Instruction – Start at the line containing "The FreeCAD and" and stop at the line containing "Write part 2 of"; copy those lines exactly, both ends included, and no others.

— START Entries provided —

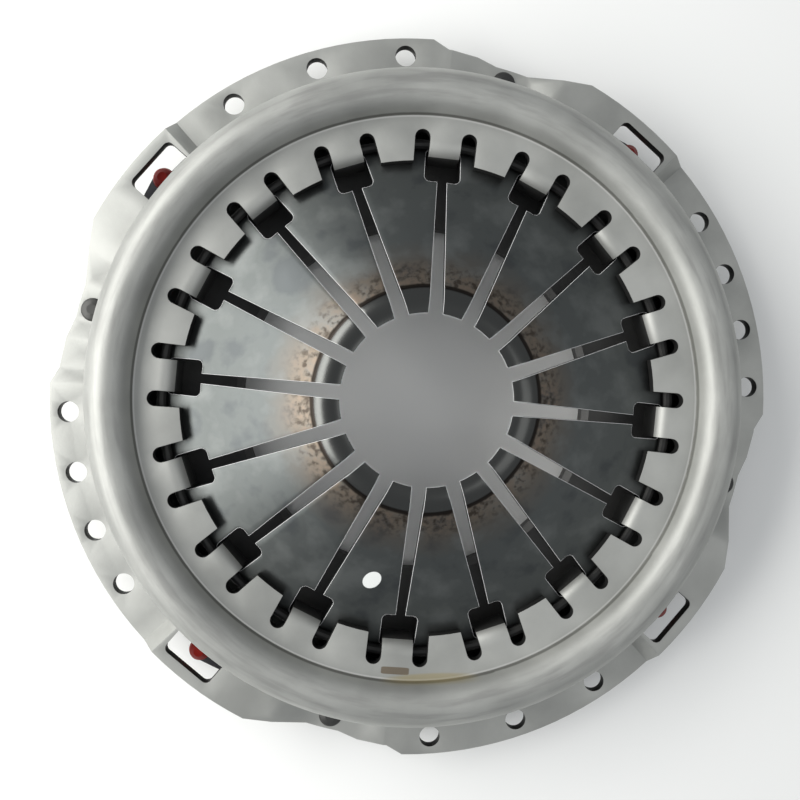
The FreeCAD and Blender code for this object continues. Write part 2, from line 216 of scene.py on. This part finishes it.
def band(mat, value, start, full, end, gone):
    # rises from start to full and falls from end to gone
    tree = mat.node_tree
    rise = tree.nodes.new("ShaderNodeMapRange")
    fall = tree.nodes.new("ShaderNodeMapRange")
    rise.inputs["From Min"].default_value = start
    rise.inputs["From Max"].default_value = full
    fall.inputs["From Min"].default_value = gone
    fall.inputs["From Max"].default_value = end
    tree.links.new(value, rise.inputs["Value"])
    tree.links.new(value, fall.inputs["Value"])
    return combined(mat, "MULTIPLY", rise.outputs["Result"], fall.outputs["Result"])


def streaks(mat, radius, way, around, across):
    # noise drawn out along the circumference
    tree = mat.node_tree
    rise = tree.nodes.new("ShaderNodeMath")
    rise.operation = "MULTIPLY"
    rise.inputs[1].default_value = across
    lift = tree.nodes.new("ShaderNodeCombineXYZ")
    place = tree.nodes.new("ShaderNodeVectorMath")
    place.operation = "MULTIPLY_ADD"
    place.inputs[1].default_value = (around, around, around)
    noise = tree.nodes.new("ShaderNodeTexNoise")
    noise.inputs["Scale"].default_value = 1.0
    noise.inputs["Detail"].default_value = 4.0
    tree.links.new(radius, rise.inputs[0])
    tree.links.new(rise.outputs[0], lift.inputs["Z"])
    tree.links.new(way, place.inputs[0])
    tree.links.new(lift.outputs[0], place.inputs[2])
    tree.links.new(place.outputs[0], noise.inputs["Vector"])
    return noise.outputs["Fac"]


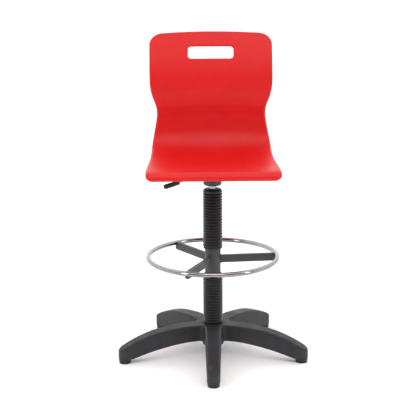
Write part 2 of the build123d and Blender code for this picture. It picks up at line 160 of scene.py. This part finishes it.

— END Entries provided —
— START Entries provided —

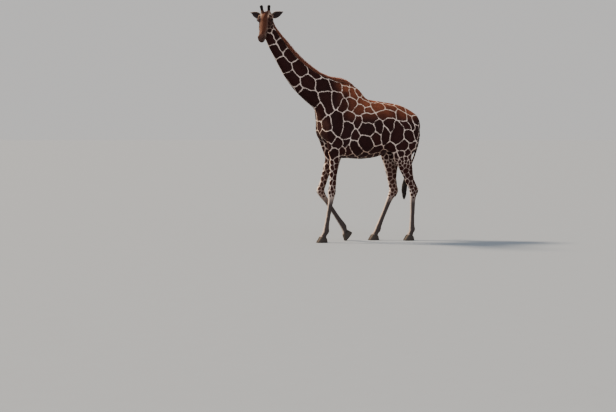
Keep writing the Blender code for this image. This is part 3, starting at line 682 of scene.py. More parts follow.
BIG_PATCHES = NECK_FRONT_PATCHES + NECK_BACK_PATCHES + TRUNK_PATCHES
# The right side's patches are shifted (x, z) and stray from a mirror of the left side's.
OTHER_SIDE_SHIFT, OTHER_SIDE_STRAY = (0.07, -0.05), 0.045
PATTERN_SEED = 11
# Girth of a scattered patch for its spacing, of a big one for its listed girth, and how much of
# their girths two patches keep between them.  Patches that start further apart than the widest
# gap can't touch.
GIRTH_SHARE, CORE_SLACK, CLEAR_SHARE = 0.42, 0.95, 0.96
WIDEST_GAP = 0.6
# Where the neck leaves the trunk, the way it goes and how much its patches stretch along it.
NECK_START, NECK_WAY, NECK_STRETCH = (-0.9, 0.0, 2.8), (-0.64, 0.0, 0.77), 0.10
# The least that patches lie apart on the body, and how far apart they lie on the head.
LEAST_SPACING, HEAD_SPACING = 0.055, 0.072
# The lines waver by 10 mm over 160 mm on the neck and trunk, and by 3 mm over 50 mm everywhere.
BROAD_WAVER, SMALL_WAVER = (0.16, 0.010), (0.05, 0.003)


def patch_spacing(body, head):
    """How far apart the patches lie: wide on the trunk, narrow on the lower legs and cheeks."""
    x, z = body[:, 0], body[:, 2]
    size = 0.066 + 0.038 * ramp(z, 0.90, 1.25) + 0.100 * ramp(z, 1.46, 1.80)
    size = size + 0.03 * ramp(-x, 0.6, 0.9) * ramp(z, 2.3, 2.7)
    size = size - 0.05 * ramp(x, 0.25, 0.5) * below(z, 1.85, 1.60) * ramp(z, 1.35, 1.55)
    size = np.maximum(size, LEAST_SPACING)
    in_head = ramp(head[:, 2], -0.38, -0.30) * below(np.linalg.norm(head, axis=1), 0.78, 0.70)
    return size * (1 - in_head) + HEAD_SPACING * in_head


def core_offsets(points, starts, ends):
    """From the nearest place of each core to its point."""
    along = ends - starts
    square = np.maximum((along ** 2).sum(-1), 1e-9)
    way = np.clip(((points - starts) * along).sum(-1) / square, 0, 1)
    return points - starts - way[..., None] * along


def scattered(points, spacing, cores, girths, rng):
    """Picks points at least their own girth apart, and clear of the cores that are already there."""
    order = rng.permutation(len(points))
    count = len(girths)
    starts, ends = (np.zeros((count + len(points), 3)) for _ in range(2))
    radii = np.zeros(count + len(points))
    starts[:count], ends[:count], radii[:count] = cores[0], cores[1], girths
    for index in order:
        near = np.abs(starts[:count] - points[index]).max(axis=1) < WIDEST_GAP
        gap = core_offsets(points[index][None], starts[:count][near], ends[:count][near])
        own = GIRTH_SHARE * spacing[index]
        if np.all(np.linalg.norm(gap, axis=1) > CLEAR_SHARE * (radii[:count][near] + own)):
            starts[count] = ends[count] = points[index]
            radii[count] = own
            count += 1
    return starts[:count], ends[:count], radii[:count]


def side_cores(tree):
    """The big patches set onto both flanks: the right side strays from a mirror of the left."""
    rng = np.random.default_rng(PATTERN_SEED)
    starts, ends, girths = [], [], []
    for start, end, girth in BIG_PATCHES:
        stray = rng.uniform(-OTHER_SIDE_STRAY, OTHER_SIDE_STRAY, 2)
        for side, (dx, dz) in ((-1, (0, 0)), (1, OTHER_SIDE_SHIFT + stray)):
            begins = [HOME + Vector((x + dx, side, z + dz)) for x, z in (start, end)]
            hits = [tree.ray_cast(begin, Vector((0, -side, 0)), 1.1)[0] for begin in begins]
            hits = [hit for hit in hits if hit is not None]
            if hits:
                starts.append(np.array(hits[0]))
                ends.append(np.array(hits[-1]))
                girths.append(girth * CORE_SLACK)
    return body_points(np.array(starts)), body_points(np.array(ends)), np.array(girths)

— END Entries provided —

Exercise solution –
The FreeCAD and Blender code for this object continues. Write part 2, from line 216 of scene.py on. This part finishes it.
def band(mat, value, start, full, end, gone):
    # rises from start to full and falls from end to gone
    tree = mat.node_tree
    rise = tree.nodes.new("ShaderNodeMapRange")
    fall = tree.nodes.new("ShaderNodeMapRange")
    rise.inputs["From Min"].default_value = start
    rise.inputs["From Max"].default_value = full
    fall.inputs["From Min"].default_value = gone
    fall.inputs["From Max"].default_value = end
    tree.links.new(value, rise.inputs["Value"])
    tree.links.new(value, fall.inputs["Value"])
    return combined(mat, "MULTIPLY", rise.outputs["Result"], fall.outputs["Result"])


def streaks(mat, radius, way, around, across):
    # noise drawn out along the circumference
    tree = mat.node_tree
    rise = tree.nodes.new("ShaderNodeMath")
    rise.operation = "MULTIPLY"
    rise.inputs[1].default_value = across
    lift = tree.nodes.new("ShaderNodeCombineXYZ")
    place = tree.nodes.new("ShaderNodeVectorMath")
    place.operation = "MULTIPLY_ADD"
    place.inputs[1].default_value = (around, around, around)
    noise = tree.nodes.new("ShaderNodeTexNoise")
    noise.inputs["Scale"].default_value = 1.0
    noise.inputs["Detail"].default_value = 4.0
    tree.links.new(radius, rise.inputs[0])
    tree.links.new(rise.outputs[0], lift.inputs["Z"])
    tree.links.new(way, place.inputs[0])
    tree.links.new(lift.outputs[0], place.inputs[2])
    tree.links.new(place.outputs[0], noise.inputs["Vector"])
    return noise.outputs["Fac"]


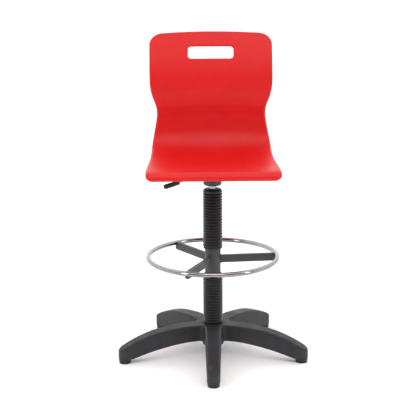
Write part 2 of the build123d and Blender code for this picture. It picks up at line 160 of scene.py. This part finishes it.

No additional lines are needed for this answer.